Well I'm glad to hear that you have an 'out' from this particular situation by virtue of being on temporary assignment, that's good and means you should find it somewhat less stressful than if this was a permanent role.

She obviously finds you threatening in some way and is acting out, think pack animals trying to establish the hierarchy. It is particularly annoying to have this done to you by a woman as, despite the fact this kind of behaviour is very prevalent among men, when women do it to each other it can be viewed in a very different way. (Happened at my work between two women, one of whom was massively more senior than the other but still felt very threatened by the fact the first woman knew more than she did, so an ugly spat ensued that the first woman wanted no part in, because it played to all sorts of stereotypes about senior women in our organisation).

She may be looking at the other new woman as an ally, purely based on the order in which you have joined 'her' project. No wonder she's having to work until midnight if she is spending all this time on machination and stickybeaking into other people's work! Grin

What you need is a big dose of self-confidence. She doesn't outrank you, you don't answer to her, you are a visitor in the team so the internal hierarchy is not greatly of concern to you, you're there to do a skilled job which she can't do, any more than you can do hers. Stand tall and act confident until you feel it.

thecatfromjapan · 18/04/2015 13:57

Why is it your manager's fault? Because your manager is paid to deal with this stuff. That IS the 'managing' part of their job. It's a headache - which is why the manager is paid for it!
The manager should have made it very clear that bossy, encroaching woman is acting inappropriately, well beyond her remit and needs to stop.
I've seen this before in a situation. Where the manager was poor and unofficially designated to another woman. People were furious because designated woman was their peer. Ultimately, there was a lot of bad feeling. Two people ended up leaving: designated, non-manager and person who was most annoyed/affected by her.

tribpot · 18/04/2015 14:04

I think there are two managers in this story. There's the OP's own line manager (in her 'home' business unit) and then there's the project manager in the project team. The one who is tight with the difficult team member.

OP could certainly go to her manager for advice and support (which might take the form of OP manager having a word with project manager's manager). However, I agree that the problem here is the project manager, who hasn't ensured roles and responsibilities are understood and being followed. Not to mention raising red flags about (a) difficult team member working silly hours and (b) difficult team member unilaterally deciding to move out of the office. PM does not have any control over difficult team member and that is bad.
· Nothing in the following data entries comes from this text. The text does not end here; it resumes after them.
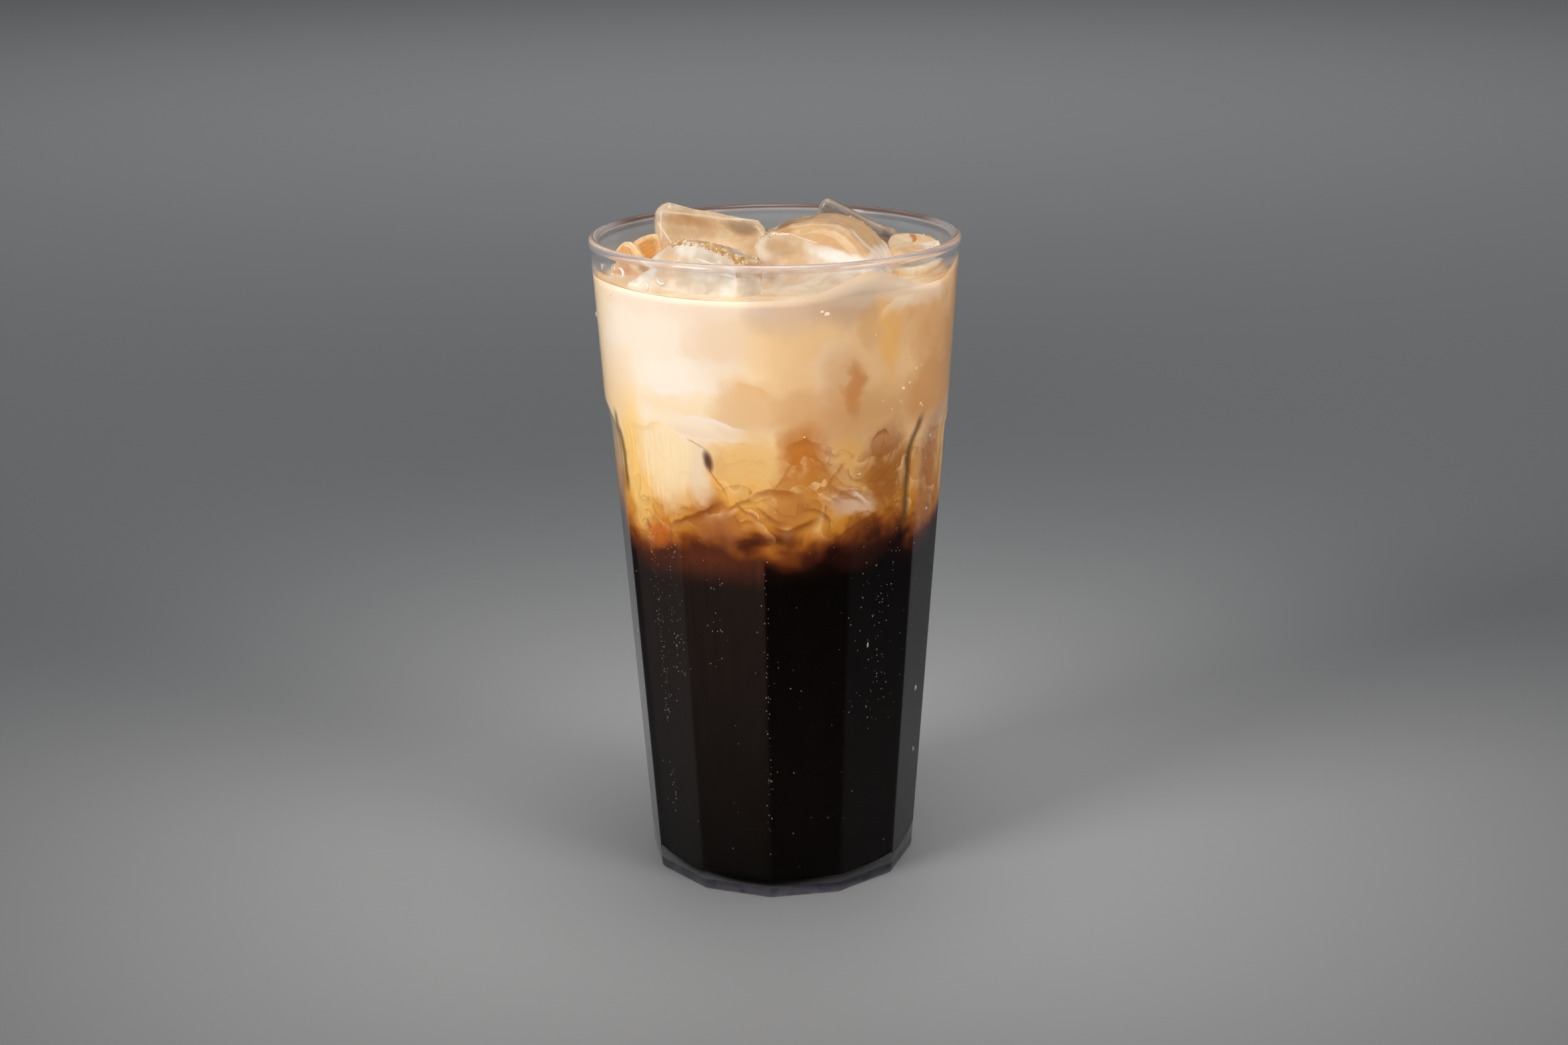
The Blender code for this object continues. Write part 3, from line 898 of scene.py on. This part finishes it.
def make_drink():
    """The drink, in one piece from coffee to milk."""
    folds = FOLDS + back_folds()
    front = drink_material("layered_drink", 0, SEAM, folds)
    drink = new_piece("layered_drink", drink_mesh(), front)
    drink.data.materials.append(surface_material())
    drink.data.materials.append(drink_material("layered_drink_back", SEAM, 180, folds))
    for face in drink.data.polygons:
        angle = math.degrees(math.atan2(face.center.x, -face.center.y))
        if face.center.z > DRINK_LEVEL - 1 * MM and face.normal.z > 0.2:
            face.material_index = TOP_FACES
        elif abs(angle) > SEAM:
            face.material_index = BACK_FACES
    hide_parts("coffee_layer", "swirl_layer", "milk_layer")


def convexity(mesh):
    """How sharply each point of a mesh bulges, in 1/mm, averaged with its neighbours."""
    count = len(mesh.vertices)
    points = np.empty(count * 3)
    mesh.vertices.foreach_get("co", points)
    points = points.reshape(-1, 3) / MM
    normals = np.empty(count * 3)
    mesh.vertex_normals.foreach_get("vector", normals)
    normals = normals.reshape(-1, 3)
    edges = np.empty(len(mesh.edges) * 2, dtype=np.int64)
    mesh.edges.foreach_get("vertices", edges)
    first, second = edges.reshape(-1, 2).T
    valence = np.bincount(edges, minlength=count)

    def neighbours(values):
        total = np.zeros_like(values)
        np.add.at(total, first, values[second])
        np.add.at(total, second, values[first])
        return (total.T / valence).T

    bulge = ((points - neighbours(points)) * normals).sum(axis=1) * 4 / ICE_VOXEL**2
    for _ in range(3):
        bulge = (bulge + neighbours(bulge)) / 2
    return bulge


def ice_mesh(name, melting):
    """A piece of ice grown from its solid: finely rounded, uneven, with its edges marked."""
    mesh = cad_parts[name].data.copy()
    mesh.name = name + "_wet"
    mesh.materials.clear()
    rough = new_object(mesh.name, mesh)
    remesh = rough.modifiers.new("Even", "REMESH")
    remesh.mode = "VOXEL"
    remesh.voxel_size = ICE_VOXEL * MM
    smooth = rough.modifiers.new("Melt", "SMOOTH")
    smooth.iterations = melting
    smooth.factor = 0.5
    shaped = bpy.data.meshes.new_from_object(rough.evaluated_get(bpy.context.evaluated_depsgraph_get()))
    bpy.data.objects.remove(rough)
    edge = np.clip(convexity(shaped) * 1.6 - 0.15, 0, 1)
    points = [vertex.co.copy() for vertex in shaped.vertices]
    normals = [normal.vector.copy() for normal in shaped.vertex_normals]
    for vertex, point, normal in zip(shaped.vertices, points, normals):
        where = point / MM
        swell = noise.noise(where / SWELL_SIZE) * SWELL_DEPTH
        swell += noise.noise(where / DENT_SIZE + Vector((5, 0, 0))) * DENT_DEPTH
        vertex.co = point + normal * swell * MM
    shaped.attributes.new("edge", "FLOAT", "POINT").data.foreach_set("value", edge.astype(np.float32))
    shaped.shade_smooth()
    return shaped


def crease(across, up, start, end, width):
    """1 on the straight line between two places, and 0 off it."""
    run, climb = end[0] - start[0], end[1] - start[1]
    length = math.hypot(run, climb)
    from_x, from_z = across - start[0], up - start[1]
    along = (from_x * run + from_z * climb) / length**2
    off = (from_x * climb - from_z * run) / length
    return off.size().step(width, width * 0.3) * (along - 0.5).size().step(0.52, 0.4)


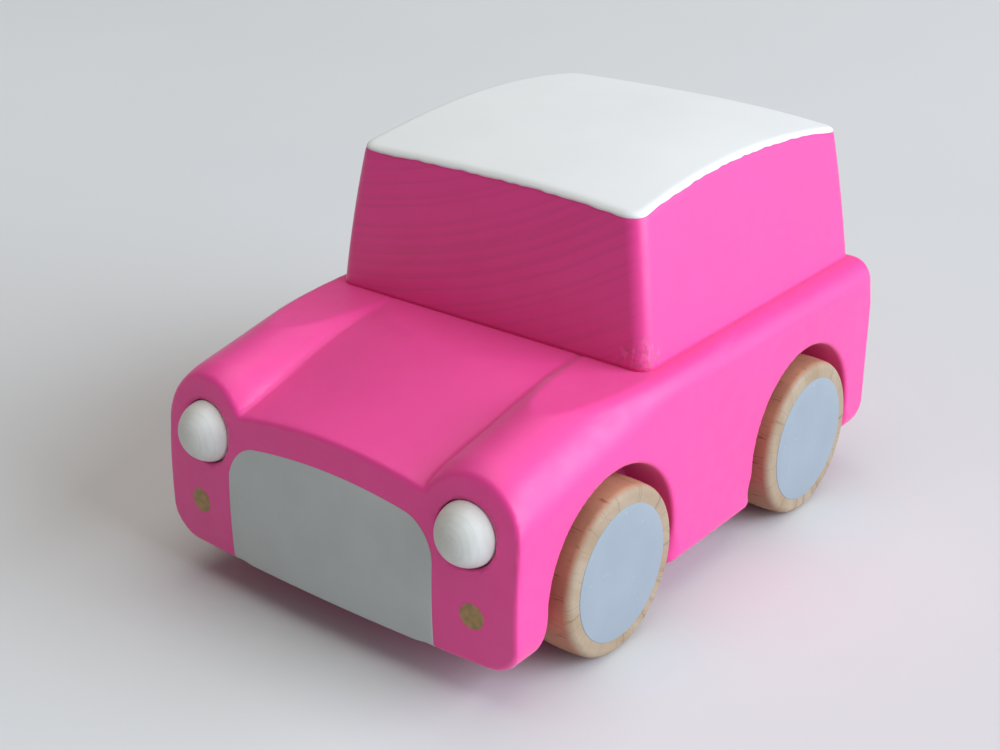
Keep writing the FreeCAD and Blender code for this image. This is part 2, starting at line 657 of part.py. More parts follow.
def motor_case_left():
    """The spring side of the case, with the round spring chamber and the two ears."""
    y = (PLATE_Y[1], CASE_Y[1])
    inside_y = (PLATE_Y[1], CHAMBER_END_Y)
    beside_chamber = (CASE_X[0], SPRING_AT[0] - CHAMBER_R - CASE_WALL)
    relief = case_inside(inside_y).common(block(beside_chamber, inside_y, CASE_Z))
    shell = case_outline(y).cut([relief, rod_y(CHAMBER_R, *SPRING_AT, inside_y)])
    rear_bosses = bosses(inside_y)[:2]
    shell = shell.fuse(rear_bosses + ears())
    through = (y[0] - BEYOND, y[1] + BEYOND)
    holes = [rod_y(AXLE_R + RUNNING, *centre, through) for centre in (AXLE_AT, SPRING_AT)]
    x, z = SPRING_AT
    anchor = (x, x + CHAMBER_R + SPRING_ANCHOR + END_GAP)
    holes.append(block(anchor, (y[0], SPRING_Y[1] + END_GAP), (z - SPRING_STRIP, z + SPRING_STRIP)))
    blind = (y[0] - BEYOND, y[0] + CASE_SCREW_GRIP + END_GAP)
    holes += [rod_y(CASE_SCREW_R, x, z, blind) for x, z in CASE_SCREWS]
    return shell.cut(holes)


def case_screws():
    screws = []
    for x, z in CASE_SCREWS:
        head = rod_y(CASE_SCREW_HEAD_R, x, z, (CASE_Y[0], CASE_Y[0] + CASE_SCREW_HEAD))
        shank = rod_y(CASE_SCREW_R, x, z, (CASE_Y[0], PLATE_Y[1] + CASE_SCREW_GRIP))
        recess = rod_y(CASE_SCREW_RECESS_R, x, z, (CASE_Y[0], CASE_Y[0] + CASE_SCREW_RECESS))
        screws.append(head.fuse(shank).cut(recess))
    return screws


def motor_screws():
    """Two pan head screws that hold the motor's ears up into the body."""
    screws = []
    length, width, depth = MOUNT_SCREW_CROSS
    for seat in ear_positions():
        low = seat - V(0, 0, MOUNT_SCREW_HEAD)
        head = Part.makeCylinder(MOUNT_SCREW_HEAD_R, MOUNT_SCREW_HEAD, low)
        shank = Part.makeCylinder(MOUNT_SCREW_R, MOUNT_SCREW_LENGTH - END_GAP, seat)
        cross = [
            Part.makeBox(length, width, depth, low - V(length / 2, width / 2, 0)),
            Part.makeBox(width, length, depth, low - V(width / 2, length / 2, 0)),
        ]
        screws.append(head.fuse(shank).cut(cross))
    return screws


# ---- export ----

def all_nodes():
    nodes = {
        "lower_body": lower_body(), "cabin_block": cabin_block(), "roof_paint": roof_paint(),
        "cabin_dowels": cabin_dowels(), "grille_print": grille_print(), "lamp_dots": lamp_dots(),
        "front_axle": axle(FRONT_AXLE_X), "rear_axle": axle(REAR_AXLE_X),
        "axle_gear": axle_gear(), "clutch_pinion": clutch_pinion(), "idler_gear": idler_gear(),
        "idler_pin": idler_pin(), "spring_gear": spring_gear(), "mainspring": mainspring(),
        "motor_case_right": motor_case_right(), "motor_mid_plate": motor_mid_plate(),
        "motor_case_left": motor_case_left(), "case_screws": case_screws(),
        "motor_screws": motor_screws(),
    }
    for side, side_name in ((LEFT, "left"), (RIGHT, "right")):
        nodes["headlight_" + side_name] = headlight(side)
        nodes["front_bush_" + side_name] = front_bush(side)
        for x, end in ((FRONT_AXLE_X, "front"), (REAR_AXLE_X, "rear")):
            nodes["wheel_" + end + "_" + side_name] = wheel(x, side)
            nodes["wheel_print_" + end + "_" + side_name] = wheel_print(x, side)
    return nodes


def main():
    os.makedirs("parts", exist_ok=True)
    for name, shape in all_nodes().items():
        pieces = shape if isinstance(shape, list) else [shape]
        solids = [solid for piece in pieces for solid in piece.removeSplitter().Solids]
        whole = solids[0] if len(solids) == 1 else Part.makeCompound(solids)
        print(name, len(solids), "solid(s)", round(whole.Volume, 2), "mm3", whole.isValid())
        whole.exportStep("parts/" + name + ".step")


main()
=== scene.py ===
import math

import bmesh
import bpy
import numpy as np
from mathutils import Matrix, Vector


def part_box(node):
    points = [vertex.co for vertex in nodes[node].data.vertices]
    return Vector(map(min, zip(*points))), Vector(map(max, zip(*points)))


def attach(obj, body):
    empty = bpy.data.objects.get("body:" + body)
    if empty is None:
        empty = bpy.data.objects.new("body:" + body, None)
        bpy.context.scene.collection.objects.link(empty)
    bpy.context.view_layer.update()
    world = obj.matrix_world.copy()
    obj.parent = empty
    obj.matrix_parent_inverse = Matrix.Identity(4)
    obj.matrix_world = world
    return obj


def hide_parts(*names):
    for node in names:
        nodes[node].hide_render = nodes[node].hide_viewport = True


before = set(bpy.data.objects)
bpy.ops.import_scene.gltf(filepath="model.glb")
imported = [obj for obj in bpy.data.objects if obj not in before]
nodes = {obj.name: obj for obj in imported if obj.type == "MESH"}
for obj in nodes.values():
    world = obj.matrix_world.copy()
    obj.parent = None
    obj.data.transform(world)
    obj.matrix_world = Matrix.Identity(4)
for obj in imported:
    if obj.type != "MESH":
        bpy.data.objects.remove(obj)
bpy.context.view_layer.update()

# Shapes are worked out in millimetres and handed to Blender in metres.
MM = 0.001
LEFT, RIGHT = 1, -1


def node_box(name):
    low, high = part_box(name)
    return np.array(low) / MM, np.array(high) / MM


# lower body
body_low, body_high = node_box("lower_body")
HALF_WIDTH = body_high[1]
UNDERSIDE_Z, SHOULDER_Z = body_low[2], body_high[2]
REAR_X, FRONT_X = body_low[0], body_high[0]
FRONT_FULLEST_Z = 18.0
FRONT_LEAN, FRONT_PROUD = 0.04, 0.04
FRONT_CROWN_R, FRONT_BULGE_R = 107.0, 400.0

# lower body: edge radii, and the spans over which some of them change
FRONT_EDGE_R, FRONT_FOOT_EXTRA_R, FRONT_FOOT_Z = 0.5, 0.6, (7, 11)
REAR_EDGE_R, REAR_TOP_R, REAR_BOTTOM_R, REAR_TOP_SPAN_Z = 1.1, 2.5, 5.5, (28, 35)
SHOULDER_R, BOTTOM_EDGE_R, END_BOTTOM_R = 3.7, 1.8, 4.8
FRONT_END_X, REAR_END_X = (26, 34), (-40, -32)
SOCKET_EDGE_R, POCKET_EDGE_R = 0.25, 0.3

# underside
POCKET_GAP, EAR_POCKET_TOP_Z, AXLE_SLOT_HALF_WIDTH = 0.5, 9.2, 2.0

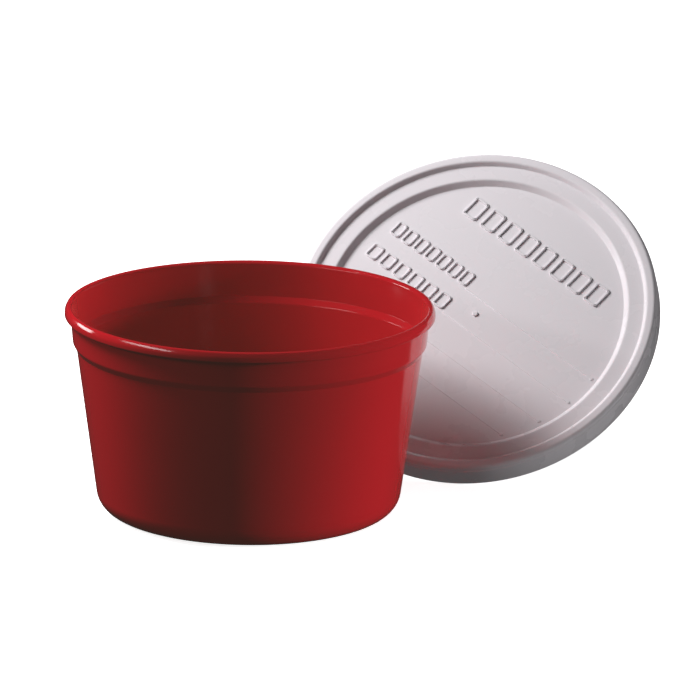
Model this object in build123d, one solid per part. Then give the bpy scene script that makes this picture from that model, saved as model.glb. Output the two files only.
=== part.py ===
from build123d import *
from math import atan2, cos, radians, sin, sqrt
import os

# A specimen container: a thin-walled round tub with a rolled rim, and the press-on lid
# that closes it, here taken off and stood on its skirt behind the tub.
# Millimetres. +Z is up, the tub's axis is Z, and its foot ring stands on Z = 0.
# Each moulding is one even wall: the middle line of its section, thickened both ways
# and revolved.

# --- Driving dimensions ----------------------------------------------------------------

# Tub
TUB_HEIGHT = 66.3
TUB_WALL = 0.9
RIM_RADIUS = 58.5           # outside of the rolled rim
RIM_DROP = 3.2              # height of the rim's outer lip
RIM_OVERHANG = 1.6          # the lip stands this far out of the collar below it
RIM_INNER_ROUND = 1.2       # rounding of the rim towards the mouth
RIM_FALL = 1.25             # height over which the rim slopes outwards, from its crest
RIM_OUTER_ROUND = 2.4       # rounding where that slope turns down into the lip
COLLAR_HEIGHT = 13.4        # from the top of the rim down to the stacking step
COLLAR_TAPER = 1.0          # the collar narrows this much on the way down
STEP_IN = 1.2               # the wall starts this far inside the collar
STEP_FALL = 2.0             # height over which it does
BODY_DRAFT = 7.2            # narrowing of the wall, from the step to the foot
HEEL_RADIUS = 7.0           # rounding where the wall turns into the foot ring
FOOT_WIDTH = 2.0            # flat ring that the tub stands on
FLOOR_LIFT = 1.4            # underside of the floor above the foot ring
BEND = 0.75                 # middle-line radius of the small bends

# Lid
LID_WALL = 0.7
RIM_CLEARANCE = 0.15        # between the rim and the channel that snaps over it
PLUG_CLEARANCE = 0.25       # between the tub's mouth and the lid's inner wall
SKIRT_DEPTH = 9.5           # from the top of the lid's rim to the skirt's edge
SHOULDER_ROUND = 1.2        # rounding of the lid's outer top edge
LEDGE_WIDTH = 0.3           # the skirt stands this far out of the shoulder
LEDGE_DEPTH = 1.45          # from the lid's rim down to the ledge between them
CHANNEL_DEPTH = 1.4         # from the lid's rim down to the band
CHANNEL_SLOPE = 1.0         # run of the channel's inner wall
BAND_WIDTH = 5.2            # flat band between the channel and the panel
PANEL_DEPTH = 1.7           # from the band down to the panel
PANEL_SLOPE = 1.6           # run of the slope that falls to the panel
SNAP_BEAD = 0.8             # height of the bead inside the skirt

# Ruled writing lines raised on the lid's panel, each with a dot at its right-hand end
RULE_COUNT = 4
RULE_PITCH = 11.1
RULE_FIRST = 5.1            # the first line lies this far above the panel's middle
RULE_WIDTH = 0.5
RULE_HEIGHT = 0.2
RULE_MARGIN = 2.1           # the lines stop this far inside the panel's edge
RULE_DOT = 0.6              # radius of the dots
LABELLED_RULES = 2          # the first lines start where their labels end
LABEL_END = -9.0            # to the right of the panel's middle
RELIEF_ROOT = 0.2           # raised detail starts this far down in the panel

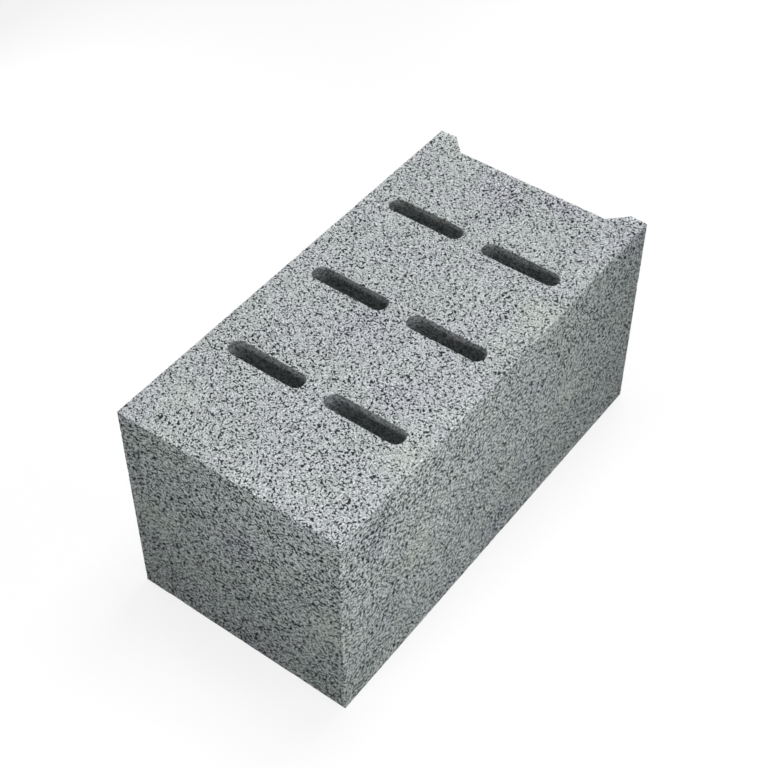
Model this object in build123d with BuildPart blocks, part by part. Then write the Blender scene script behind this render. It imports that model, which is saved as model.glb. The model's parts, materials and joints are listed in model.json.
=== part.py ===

thecatfromjapan · 18/04/2015 14:15

You'll notice I have no real advice as to how to deal with it though. I'm reading hoping for tips.Grin

spookyskeleton · 18/04/2015 14:49

Well both my manager and the project manager think this woman is bloody fantastic so I don't think they would view her behaviour as inappropriate.

I feel she is acting like an unofficial co-project manager and I think the project manager is happy to allow her to do so. The project manager has very little to do with me (for whatever reason) so it is almost as if she is doing it for him.

Even accepting that as the way they want to run it, I still find her micro-managing as inappropriate and unnecessary.

As for the hours, it seems accepted practice within the team to be available for emails etc at all times which I don't mind. But I am not prepared to spend all my evenings and weekends working - I have done it for extremely urgent work but I am not going to do it routinely like she does.

OP posts:
tribpot · 18/04/2015 16:35

Sounds like the PM is lazy and happy for this woman to run the show for him. That said, even if that is her role (and no-one has communicated that it is, so make sure all your status updates, weekly reports etc go to the PM and not to her) I agree that her approach is completely inappropriate.

Shame that your manager thinks she's the cat's pyjamas as well, at some point when it sounds less personal you might want to express 'concern' to your manager about her workload and how much the project manager seems to be piling on her.

lavenderhoney · 18/04/2015 16:47

responses

  • " don't worry, I'm on it. How are you getting on? Did you finish x?"
  • " gosh I'll have to check my notes. Thanks for checking though."
  • " oh, I'm glad I saw you Brenda. A head hunter just called and they are looking for cv's. Apparently it's a top job at x. You'd be perfect if you weren't so happy here. Amazing money and prospects though"
  • ah, Brenda, I haven't time right now, but if you aren't busy could you just go and photocopy all this for me? Thanks!"
  • ah, Brenda, which parts of your work affect me in this project? Could you send me an email because I've noticed you seem quite worried about some aspects - why don't I bring it up with our manager if you need time lines and deadline moved?" The point here is to give her work to do. Not you email her.

Have a 1:1 with your manager. Say she is micro managing you and although you know she is very committed to the project, you feel undermined and perhaps she needs some coaching on teamwork. If you feel brave. You can go as well- don't miss out on training!

Update your cv as well. Just in case:)

davidjrmum · 18/04/2015 17:25

Could I offer a different perspective. You've just joined what sounds like a fairly long established project team. Your colleague has been working in that team for a long time, and by your own account, is thought highly of by your manager, the project manager and the team. The whole point of a project team is that you work together as a team so to that extent you should all be taking joint responsibility for getting the project done - projects teams don't work very well when individuals in the team are very precious about who does what. Your colleague sounds very proactive - why wait to sort an issue out in 2 weeks if you can sort it out more quickly. Who knows what will crop in in a couple of weeks and maybe you'll all be too busy to deal with it by then. You do sound a little insecure to be honest - if you are at middle manager level I would expect you to be a little more robust/less defensive. Her offer to sort the issue out on Monday might have been just that - an offer of help to a fellow project team member.